Six clinical forms of hypophosphatasia have been distinguished, although form assignment may be challenging in some cases. This classification is based on the age at which skeletal lesions are discovered: perinatal (lethal), infantile, childhood, and adult. Two particular forms include odontohypophosphatasia (only biochemical and dental manifestations are present, with no clinical changes in long bones) and pseudohypophosphatasia.

The effects of bone marrow transplant in hypophosphatasia are transient, and bone lesions may recur 6 months after the transplant. Nonsteroidal anti-inflammatory drugs (NSAIDs) have been used in patients with childhood hypophosphatasia with some clinical improvement.

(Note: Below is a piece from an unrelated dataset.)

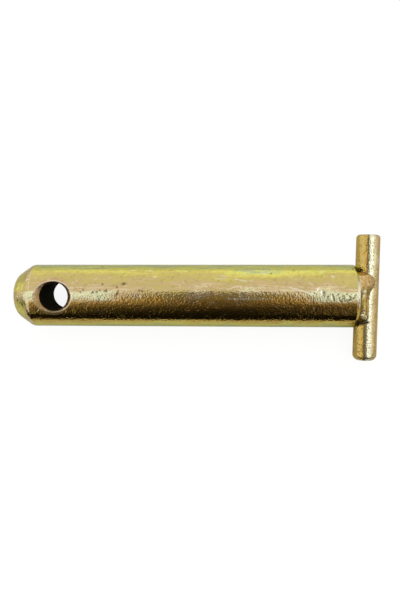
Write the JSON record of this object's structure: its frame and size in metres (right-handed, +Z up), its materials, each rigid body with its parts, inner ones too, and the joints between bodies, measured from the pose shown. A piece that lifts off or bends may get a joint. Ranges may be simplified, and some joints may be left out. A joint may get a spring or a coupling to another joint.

The US Food and Drug Administration has approved asfotase alfa as the first permitted treatment for perinatal, infantile and juvenile-onset hypophosphatasia. [11]  A study by Whyte et al found that asfotase alfa enzyme replacement therapy is effective and safe for treating children with hypophosphatasia. [12]

McCune-Albright syndrome

Patients with McCune-Albright syndrome may have hypophosphatemia secondary to urinary phosphate leak, which may cause osteomalacia. Fasting phosphate levels should always be monitored in these patients, and phosphate supplements prescribed when indicated.

Syndrome resembling osteogenesis imperfecta

Syndrome resembling osteogenesis imperfecta (SROI) with mineralization defect is clinically indistinguishable from moderate to severe osteogenesis imperfecta. [13] (This rare form, in fact, has been termed type VI osteogenesis imperfecta.) It can only be diagnosed with bone biopsy, in which a mineralization defect that affects the bone matrix and sparing growth cartilage are evident. These patients have neither dentinogenesis imperfecta nor Wormian bones. Despite the histologic mineralization defect, no radiologic signs of growth plate involvement are seen.

The pattern of inheritance is not clear, but a case of 2 siblings from healthy consanguineous parents has been described, suggesting gonadal mosaicism or a somatic recessive trait. No mutations of COL1A1 and COL1A2 genes have been found in these patients, and collagen structure appears to be normal. This form shares several characteristics with fibrogenesis imperfecta ossium. A mild, rare form of this condition may occur (3 patients in a series of 128 bone biopsies performed to assess bone fragility). These patients do not appear to respond well to treatment with intravenous bisphosphonates.